--- Start INFORMATION PROVIDED ---

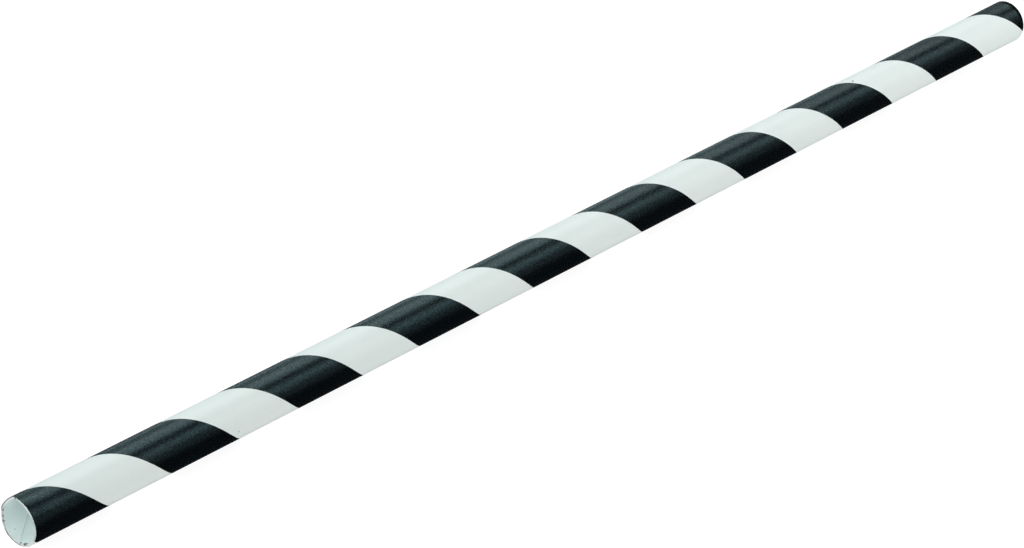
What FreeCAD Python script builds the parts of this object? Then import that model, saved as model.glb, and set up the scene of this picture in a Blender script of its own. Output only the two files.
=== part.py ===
import FreeCAD, Part
import math
import os

from FreeCAD import Vector

# Paper drinking straw. It lies on its side along X, as it comes to rest on a table,
# with the mouth that shows in the photograph at the low end of X.
# Paper strips wound side by side and glued make one bonded wall, which is one solid.
# The black field printed along the outermost strip is the second solid, let into the
# outer face of the wall and flush with it.

# Driving dimensions of the tube, in millimetres
tube_length = 197.0
outer_diameter = 6.2
wall_thickness = 0.36
outer_ply_thickness = 0.09
inner_ply_thickness = 0.12

# Winding: how far the strips travel along the tube in one turn
winding_pitch = 22.0

# Printed field and butt joint, measured square to the edge of the strip
black_width = 7.67
joint_gap = 0.12

# Where the low edge of the black field and the butt joint of the innermost strip
# meet the near end, in degrees about X from +Y towards +Z
black_edge_angle = 211.3
joint_angle = -91.0

# Two shallow dips that the cutting blade left in the rim of the near end
upper_dip_angle = 58.0
upper_dip_width = 3.8
upper_dip_depth = 0.5
side_dip_angle = 0.0
side_dip_width = 2.6
side_dip_depth = 0.2

# How far a cutting shape runs past the face that it cuts
overrun = 0.5

outer_radius = outer_diameter / 2
inner_radius = outer_radius - wall_thickness
outer_ply_radius = outer_radius - outer_ply_thickness
inner_ply_radius = inner_radius + inner_ply_thickness

# One spare turn below the near end and at least one past the far end
spare_turns = 1
winding_turns = math.ceil(tube_length / winding_pitch) + 2 * spare_turns


def tube(small_radius, large_radius):
    """A plain tube of the straw's length, standing on its near end."""
    outside = Part.makeCylinder(large_radius, tube_length)
    hollow_start = Vector(0, 0, -overrun)
    hollow = Part.makeCylinder(small_radius, tube_length + 2 * overrun, hollow_start)
    return outside.cut(hollow)


def along_tube(width, radius):
    """The length along the tube of a width measured square to the strip's edge."""
    circumference = 2 * math.pi * radius
    return width * math.hypot(circumference, winding_pitch) / circumference


def winding_line(radius, rim_angle, shift):
    """The right-handed path of the strip's edge at one radius."""
    line = Part.makeLongHelix(winding_pitch, winding_pitch * winding_turns, radius, 0)
    line.rotate(Vector(0, 0, 0), Vector(0, 0, 1), rim_angle)
    line.translate(Vector(0, 0, shift - spare_turns * winding_pitch))
    return line


def end_cap(lines, at_far_end):
    """The flat face that closes a ribbon at one of its ends."""
    corners = []
    for line in lines:
        edge = line.Edges[-1] if at_far_end else line.Edges[0]
        by_height = sorted((vertex.Point for vertex in edge.Vertexes), key=lambda point: point.z)
        corners.append(by_height[-1] if at_far_end else by_height[0])
    return Part.Face(Part.makePolygon(corners + corners[:1]))


def ribbon(small_radius, large_radius, rim_angle, width):
    """A solid ribbon that follows the winding and runs past both ends of the tube."""
    lines = [
        winding_line(small_radius, rim_angle, 0),
        winding_line(large_radius, rim_angle, 0),
        winding_line(large_radius, rim_angle, width),
        winding_line(small_radius, rim_angle, width),
    ]
    faces = [end_cap(lines, False), end_cap(lines, True)]
    for first, second in zip(lines, lines[1:] + lines[:1]):
        for low, high in zip(first.Edges, second.Edges):
            faces.append(Part.makeRuledSurface(low, high))
    skin = Part.makeShell(faces)
    skin.sewShape()
    return Part.makeSolid(skin)


def rim_dip(angle, width, depth):
    """What the blade took off the near rim: a round scoop through one side of the wall."""
    scoop_radius = (width ** 2 / 4 + depth ** 2) / (2 * depth)
    centre = Vector(0, 0, depth - scoop_radius)
    scoop = Part.makeCylinder(scoop_radius, outer_radius + overrun, centre, Vector(1, 0, 0))
    scoop.rotate(Vector(0, 0, 0), Vector(0, 0, 1), angle)
    return scoop


def cut_by_blade(solid):
    """The near rim as the blade left it."""
    upper = rim_dip(upper_dip_angle, upper_dip_width, upper_dip_depth)
    side = rim_dip(side_dip_angle, side_dip_width, side_dip_depth)
    return solid.cut(upper).cut(side)


def black_field():
    """The printed field, as deep as the outermost strip."""
    width = along_tube(black_width, outer_radius)
    field = ribbon(outer_ply_radius - overrun, outer_radius + overrun, black_edge_angle, width)
    return tube(outer_ply_radius, outer_radius).common(field)


def bonded_wall(field):
    """The glued wall, less the printed field and the open joint inside."""
    gap = along_tube(joint_gap, inner_radius)
    joint = ribbon(inner_radius - overrun, inner_ply_radius, joint_angle, gap)
    return tube(inner_radius, outer_radius).cut(field).cut(joint)


def laid_down(solid):
    """Turn the tube from upright to lying along X, resting on the plane Z = 0."""
    turned = solid.copy()
    turned.rotate(Vector(0, 0, 0), Vector(1, 1, 1), 120)
    turned.translate(Vector(-tube_length / 2, 0, outer_radius))
    return turned


stripe = black_field()
nodes = {
    "paper_tube": bonded_wall(stripe),
    "black_stripe": stripe,
}

os.makedirs("parts", exist_ok=True)
for name, solid in nodes.items():
    finished = laid_down(cut_by_blade(solid))
    finished.Solids[0].exportStep(f"parts/{name}.step")
    print(name, "solids", len(finished.Solids), "valid", finished.isValid(), "volume", round(finished.Volume, 3))
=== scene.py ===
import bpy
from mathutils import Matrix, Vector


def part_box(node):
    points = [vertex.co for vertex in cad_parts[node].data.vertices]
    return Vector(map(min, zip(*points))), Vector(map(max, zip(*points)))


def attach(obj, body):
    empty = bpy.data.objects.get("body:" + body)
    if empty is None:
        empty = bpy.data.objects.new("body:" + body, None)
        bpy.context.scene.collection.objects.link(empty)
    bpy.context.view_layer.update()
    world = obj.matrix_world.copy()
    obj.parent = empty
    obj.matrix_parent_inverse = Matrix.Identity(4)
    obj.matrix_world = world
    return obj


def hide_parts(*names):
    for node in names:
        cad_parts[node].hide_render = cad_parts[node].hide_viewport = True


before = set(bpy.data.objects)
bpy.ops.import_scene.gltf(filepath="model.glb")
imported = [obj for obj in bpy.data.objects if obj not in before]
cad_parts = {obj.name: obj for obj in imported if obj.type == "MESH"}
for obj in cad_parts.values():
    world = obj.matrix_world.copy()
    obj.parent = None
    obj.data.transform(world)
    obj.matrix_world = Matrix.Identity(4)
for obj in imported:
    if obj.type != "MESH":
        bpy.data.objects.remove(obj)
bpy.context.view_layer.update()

import math

import bpy
from mathutils import Matrix, Vector

# The start-up scene's own things are no part of the straw
for leftover in ("Cube", "Light", "Camera"):
    if leftover in bpy.data.objects:
        bpy.data.objects.remove(bpy.data.objects[leftover])

# The wound paper wall
# White paper strips, wound side by side round a steel pin and glued face to face, make one
# bonded sleeve, which is cut to length and open at both ends. The innermost strip leaves a
# butt joint that winds up the bore.
low_corner, high_corner = (Vector(corner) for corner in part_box("paper_tube"))
tube_length = high_corner.x - low_corner.x
outer_radius = (high_corner.y - low_corner.y) / 2
near_end = low_corner.x
wall = 0.36e-3
outer_ply = 0.09e-3
inner_ply = 0.12e-3
winding_pitch = 22.0e-3
wound_angle = 360.0 * tube_length / winding_pitch

# Where the edges meet the near end, in degrees from +Y towards +Z
black_start = 22.0
black_end = 211.3
joint_start = 268.2
joint_end = 269.8
full_turn = black_start + 360.0

# The edge of the innermost strip stands a little proud of the joint
lifted_edge = 0.025e-3
curl_reach = 0.5e-3
edge_spread = 0.5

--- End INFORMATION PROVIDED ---

TASK STATEMENT ::
Give back, word for word, only the lines above from the line holding "stripe = black_field()" to the line holding "bpy.data.objects.remove(bpy.data.objects[leftover])", both included.

THE REPLY ::
stripe = black_field()
nodes = {
    "paper_tube": bonded_wall(stripe),
    "black_stripe": stripe,
}

os.makedirs("parts", exist_ok=True)
for name, solid in nodes.items():
    finished = laid_down(cut_by_blade(solid))
    finished.Solids[0].exportStep(f"parts/{name}.step")
    print(name, "solids", len(finished.Solids), "valid", finished.isValid(), "volume", round(finished.Volume, 3))
=== scene.py ===
import bpy
from mathutils import Matrix, Vector


def part_box(node):
    points = [vertex.co for vertex in cad_parts[node].data.vertices]
    return Vector(map(min, zip(*points))), Vector(map(max, zip(*points)))


def attach(obj, body):
    empty = bpy.data.objects.get("body:" + body)
    if empty is None:
        empty = bpy.data.objects.new("body:" + body, None)
        bpy.context.scene.collection.objects.link(empty)
    bpy.context.view_layer.update()
    world = obj.matrix_world.copy()
    obj.parent = empty
    obj.matrix_parent_inverse = Matrix.Identity(4)
    obj.matrix_world = world
    return obj


def hide_parts(*names):
    for node in names:
        cad_parts[node].hide_render = cad_parts[node].hide_viewport = True


before = set(bpy.data.objects)
bpy.ops.import_scene.gltf(filepath="model.glb")
imported = [obj for obj in bpy.data.objects if obj not in before]
cad_parts = {obj.name: obj for obj in imported if obj.type == "MESH"}
for obj in cad_parts.values():
    world = obj.matrix_world.copy()
    obj.parent = None
    obj.data.transform(world)
    obj.matrix_world = Matrix.Identity(4)
for obj in imported:
    if obj.type != "MESH":
        bpy.data.objects.remove(obj)
bpy.context.view_layer.update()

import math

import bpy
from mathutils import Matrix, Vector

# The start-up scene's own things are no part of the straw
for leftover in ("Cube", "Light", "Camera"):
    if leftover in bpy.data.objects:
        bpy.data.objects.remove(bpy.data.objects[leftover])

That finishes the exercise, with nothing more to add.